§ Task description
The required output is the exact run of lines from the line containing "Continue the build123d" to the line containing "copies(clamp_rods, clamp_places), bolt_zinc)", inclusive, and nothing besides.
⟨
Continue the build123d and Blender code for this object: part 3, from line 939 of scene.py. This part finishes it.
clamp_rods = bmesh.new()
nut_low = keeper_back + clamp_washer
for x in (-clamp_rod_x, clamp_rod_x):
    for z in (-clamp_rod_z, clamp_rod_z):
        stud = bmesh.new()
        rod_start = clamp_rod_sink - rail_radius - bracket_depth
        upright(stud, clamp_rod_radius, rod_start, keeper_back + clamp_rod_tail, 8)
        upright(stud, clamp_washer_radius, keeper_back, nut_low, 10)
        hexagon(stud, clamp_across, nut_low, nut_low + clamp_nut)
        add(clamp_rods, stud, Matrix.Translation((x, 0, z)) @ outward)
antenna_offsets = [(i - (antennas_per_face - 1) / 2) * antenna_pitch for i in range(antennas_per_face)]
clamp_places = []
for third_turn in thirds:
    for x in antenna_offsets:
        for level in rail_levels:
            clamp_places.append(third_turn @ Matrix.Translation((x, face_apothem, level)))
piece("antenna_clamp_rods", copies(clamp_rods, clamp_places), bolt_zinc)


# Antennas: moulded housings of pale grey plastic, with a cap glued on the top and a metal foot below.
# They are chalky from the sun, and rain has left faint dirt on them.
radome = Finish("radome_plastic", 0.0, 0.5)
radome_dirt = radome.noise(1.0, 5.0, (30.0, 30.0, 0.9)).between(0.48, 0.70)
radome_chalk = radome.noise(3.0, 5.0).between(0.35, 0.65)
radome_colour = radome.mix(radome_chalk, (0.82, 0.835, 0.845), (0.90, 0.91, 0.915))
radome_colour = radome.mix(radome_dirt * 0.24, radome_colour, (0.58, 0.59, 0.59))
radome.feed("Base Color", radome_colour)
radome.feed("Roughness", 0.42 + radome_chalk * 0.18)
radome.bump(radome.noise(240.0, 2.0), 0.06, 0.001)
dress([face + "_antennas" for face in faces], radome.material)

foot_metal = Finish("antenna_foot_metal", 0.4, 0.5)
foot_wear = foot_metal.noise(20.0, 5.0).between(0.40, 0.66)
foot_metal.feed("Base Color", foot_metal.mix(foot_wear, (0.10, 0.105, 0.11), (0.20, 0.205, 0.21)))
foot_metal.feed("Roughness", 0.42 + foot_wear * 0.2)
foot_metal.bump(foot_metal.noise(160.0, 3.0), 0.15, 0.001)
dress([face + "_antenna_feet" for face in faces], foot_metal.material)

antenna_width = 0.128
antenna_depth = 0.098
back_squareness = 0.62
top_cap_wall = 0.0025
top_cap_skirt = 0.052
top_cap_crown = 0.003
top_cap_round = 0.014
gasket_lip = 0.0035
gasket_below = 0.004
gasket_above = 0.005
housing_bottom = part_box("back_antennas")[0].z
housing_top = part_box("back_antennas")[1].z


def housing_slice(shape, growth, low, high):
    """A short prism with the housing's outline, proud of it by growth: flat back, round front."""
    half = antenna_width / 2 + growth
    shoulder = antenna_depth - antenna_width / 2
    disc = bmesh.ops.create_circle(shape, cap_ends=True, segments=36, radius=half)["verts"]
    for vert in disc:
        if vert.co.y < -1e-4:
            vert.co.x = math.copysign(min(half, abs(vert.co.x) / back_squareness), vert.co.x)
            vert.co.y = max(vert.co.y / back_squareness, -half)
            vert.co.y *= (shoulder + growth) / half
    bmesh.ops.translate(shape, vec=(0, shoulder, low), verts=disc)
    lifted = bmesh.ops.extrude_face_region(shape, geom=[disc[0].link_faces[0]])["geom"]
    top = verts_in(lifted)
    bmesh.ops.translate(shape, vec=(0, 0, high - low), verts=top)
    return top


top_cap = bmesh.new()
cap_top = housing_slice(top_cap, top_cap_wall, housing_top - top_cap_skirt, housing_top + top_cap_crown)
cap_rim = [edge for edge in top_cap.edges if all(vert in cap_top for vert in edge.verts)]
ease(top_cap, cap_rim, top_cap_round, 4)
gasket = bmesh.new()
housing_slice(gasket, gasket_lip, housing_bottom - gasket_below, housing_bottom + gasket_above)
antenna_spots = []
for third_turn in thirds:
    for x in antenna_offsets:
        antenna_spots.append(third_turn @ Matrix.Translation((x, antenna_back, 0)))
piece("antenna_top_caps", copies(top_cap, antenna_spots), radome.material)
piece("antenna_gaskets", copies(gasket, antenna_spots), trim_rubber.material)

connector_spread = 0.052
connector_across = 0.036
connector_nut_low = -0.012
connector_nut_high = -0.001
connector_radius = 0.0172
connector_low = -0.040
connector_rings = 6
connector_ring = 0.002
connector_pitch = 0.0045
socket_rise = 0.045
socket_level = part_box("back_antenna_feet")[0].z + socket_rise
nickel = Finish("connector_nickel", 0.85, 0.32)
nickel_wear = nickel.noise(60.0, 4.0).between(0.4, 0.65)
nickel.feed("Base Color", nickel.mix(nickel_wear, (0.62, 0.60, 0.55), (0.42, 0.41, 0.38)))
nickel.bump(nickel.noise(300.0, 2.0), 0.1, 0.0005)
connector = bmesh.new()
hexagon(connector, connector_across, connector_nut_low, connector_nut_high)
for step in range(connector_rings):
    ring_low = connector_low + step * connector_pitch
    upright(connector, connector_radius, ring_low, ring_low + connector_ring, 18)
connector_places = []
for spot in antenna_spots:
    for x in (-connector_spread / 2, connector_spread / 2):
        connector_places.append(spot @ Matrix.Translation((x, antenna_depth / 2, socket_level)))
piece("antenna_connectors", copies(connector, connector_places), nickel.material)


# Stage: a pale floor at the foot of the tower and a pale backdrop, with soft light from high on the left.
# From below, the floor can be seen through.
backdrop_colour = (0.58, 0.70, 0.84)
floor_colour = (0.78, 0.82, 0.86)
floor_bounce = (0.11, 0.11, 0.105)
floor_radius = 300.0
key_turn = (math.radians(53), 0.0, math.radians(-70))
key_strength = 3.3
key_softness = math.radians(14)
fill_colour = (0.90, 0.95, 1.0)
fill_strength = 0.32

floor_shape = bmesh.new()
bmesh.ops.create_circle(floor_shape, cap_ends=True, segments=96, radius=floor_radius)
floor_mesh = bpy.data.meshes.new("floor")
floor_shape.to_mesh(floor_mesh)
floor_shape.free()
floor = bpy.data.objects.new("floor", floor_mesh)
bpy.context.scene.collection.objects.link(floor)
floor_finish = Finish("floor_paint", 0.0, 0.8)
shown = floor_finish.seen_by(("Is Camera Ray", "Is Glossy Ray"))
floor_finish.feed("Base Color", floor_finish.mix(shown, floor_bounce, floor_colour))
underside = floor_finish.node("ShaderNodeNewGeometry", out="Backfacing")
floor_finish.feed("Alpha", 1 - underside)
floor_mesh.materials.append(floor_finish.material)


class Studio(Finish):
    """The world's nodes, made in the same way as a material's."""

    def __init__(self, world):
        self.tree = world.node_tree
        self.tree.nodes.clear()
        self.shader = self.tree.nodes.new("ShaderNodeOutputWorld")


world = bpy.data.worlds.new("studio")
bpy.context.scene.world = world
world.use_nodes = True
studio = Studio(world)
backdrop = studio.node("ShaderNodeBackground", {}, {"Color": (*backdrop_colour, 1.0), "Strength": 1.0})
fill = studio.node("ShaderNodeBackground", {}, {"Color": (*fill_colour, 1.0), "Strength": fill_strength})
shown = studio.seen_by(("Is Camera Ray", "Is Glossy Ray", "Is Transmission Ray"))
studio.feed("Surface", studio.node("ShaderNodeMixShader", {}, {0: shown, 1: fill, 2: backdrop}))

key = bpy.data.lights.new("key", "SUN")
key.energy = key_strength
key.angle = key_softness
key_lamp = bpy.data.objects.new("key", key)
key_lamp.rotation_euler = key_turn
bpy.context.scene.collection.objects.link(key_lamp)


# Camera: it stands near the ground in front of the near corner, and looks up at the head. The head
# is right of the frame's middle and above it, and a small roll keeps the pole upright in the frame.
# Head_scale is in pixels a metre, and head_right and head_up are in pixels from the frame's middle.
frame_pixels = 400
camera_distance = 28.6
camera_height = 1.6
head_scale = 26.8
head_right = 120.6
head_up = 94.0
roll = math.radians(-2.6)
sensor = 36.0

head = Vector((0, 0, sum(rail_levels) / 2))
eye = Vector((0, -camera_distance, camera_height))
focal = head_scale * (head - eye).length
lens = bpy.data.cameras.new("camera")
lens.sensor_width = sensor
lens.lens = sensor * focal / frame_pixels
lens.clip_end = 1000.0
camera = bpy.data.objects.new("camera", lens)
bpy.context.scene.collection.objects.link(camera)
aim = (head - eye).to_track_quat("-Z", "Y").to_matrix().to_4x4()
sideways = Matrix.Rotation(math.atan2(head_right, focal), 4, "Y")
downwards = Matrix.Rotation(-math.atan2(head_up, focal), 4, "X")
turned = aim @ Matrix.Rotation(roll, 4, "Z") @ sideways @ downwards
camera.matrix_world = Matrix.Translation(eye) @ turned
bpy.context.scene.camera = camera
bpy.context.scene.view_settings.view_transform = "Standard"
⟩
⟨
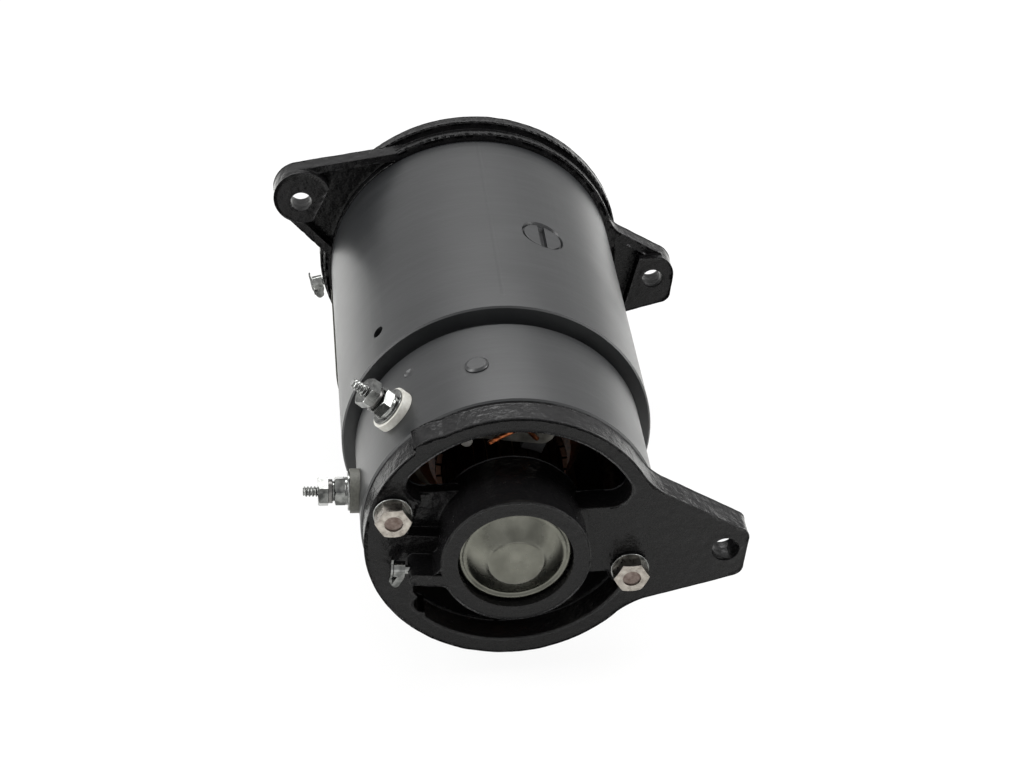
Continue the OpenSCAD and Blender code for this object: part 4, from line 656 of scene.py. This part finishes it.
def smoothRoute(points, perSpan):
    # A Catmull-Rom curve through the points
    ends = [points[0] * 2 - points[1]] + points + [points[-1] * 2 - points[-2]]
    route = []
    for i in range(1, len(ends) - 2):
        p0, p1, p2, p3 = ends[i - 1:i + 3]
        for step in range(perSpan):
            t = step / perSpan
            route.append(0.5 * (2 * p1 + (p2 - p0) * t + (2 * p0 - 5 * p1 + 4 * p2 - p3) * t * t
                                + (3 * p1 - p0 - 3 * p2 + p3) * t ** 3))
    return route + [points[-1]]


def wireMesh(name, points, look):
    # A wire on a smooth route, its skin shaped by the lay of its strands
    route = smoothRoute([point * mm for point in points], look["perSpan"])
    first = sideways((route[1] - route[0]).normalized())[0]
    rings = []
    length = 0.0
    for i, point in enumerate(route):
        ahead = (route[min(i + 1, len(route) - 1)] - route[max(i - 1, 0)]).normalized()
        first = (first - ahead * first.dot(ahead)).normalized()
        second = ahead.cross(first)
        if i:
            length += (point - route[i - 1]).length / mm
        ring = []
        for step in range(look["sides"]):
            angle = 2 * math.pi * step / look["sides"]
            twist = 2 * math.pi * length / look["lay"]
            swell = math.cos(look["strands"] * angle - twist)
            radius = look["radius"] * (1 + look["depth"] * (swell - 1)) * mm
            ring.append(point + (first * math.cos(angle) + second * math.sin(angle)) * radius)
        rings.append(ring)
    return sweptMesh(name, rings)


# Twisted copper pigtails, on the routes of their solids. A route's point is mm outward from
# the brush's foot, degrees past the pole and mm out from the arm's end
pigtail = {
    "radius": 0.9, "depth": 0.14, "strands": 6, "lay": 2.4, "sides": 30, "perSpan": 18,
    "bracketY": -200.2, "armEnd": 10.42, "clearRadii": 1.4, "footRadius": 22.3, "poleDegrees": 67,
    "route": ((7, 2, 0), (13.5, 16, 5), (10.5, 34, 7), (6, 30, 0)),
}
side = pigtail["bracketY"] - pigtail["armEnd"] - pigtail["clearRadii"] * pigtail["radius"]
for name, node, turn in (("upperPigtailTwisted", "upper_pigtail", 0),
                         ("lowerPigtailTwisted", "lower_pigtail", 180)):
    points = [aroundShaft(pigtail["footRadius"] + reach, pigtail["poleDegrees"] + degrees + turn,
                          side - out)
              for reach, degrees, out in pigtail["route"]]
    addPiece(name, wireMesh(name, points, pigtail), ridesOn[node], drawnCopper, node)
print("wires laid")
⟩
§ Task solution
Continue the build123d and Blender code for this object: part 3, from line 939 of scene.py. This part finishes it.
clamp_rods = bmesh.new()
nut_low = keeper_back + clamp_washer
for x in (-clamp_rod_x, clamp_rod_x):
    for z in (-clamp_rod_z, clamp_rod_z):
        stud = bmesh.new()
        rod_start = clamp_rod_sink - rail_radius - bracket_depth
        upright(stud, clamp_rod_radius, rod_start, keeper_back + clamp_rod_tail, 8)
        upright(stud, clamp_washer_radius, keeper_back, nut_low, 10)
        hexagon(stud, clamp_across, nut_low, nut_low + clamp_nut)
        add(clamp_rods, stud, Matrix.Translation((x, 0, z)) @ outward)
antenna_offsets = [(i - (antennas_per_face - 1) / 2) * antenna_pitch for i in range(antennas_per_face)]
clamp_places = []
for third_turn in thirds:
    for x in antenna_offsets:
        for level in rail_levels:
            clamp_places.append(third_turn @ Matrix.Translation((x, face_apothem, level)))
piece("antenna_clamp_rods", copies(clamp_rods, clamp_places), bolt_zinc)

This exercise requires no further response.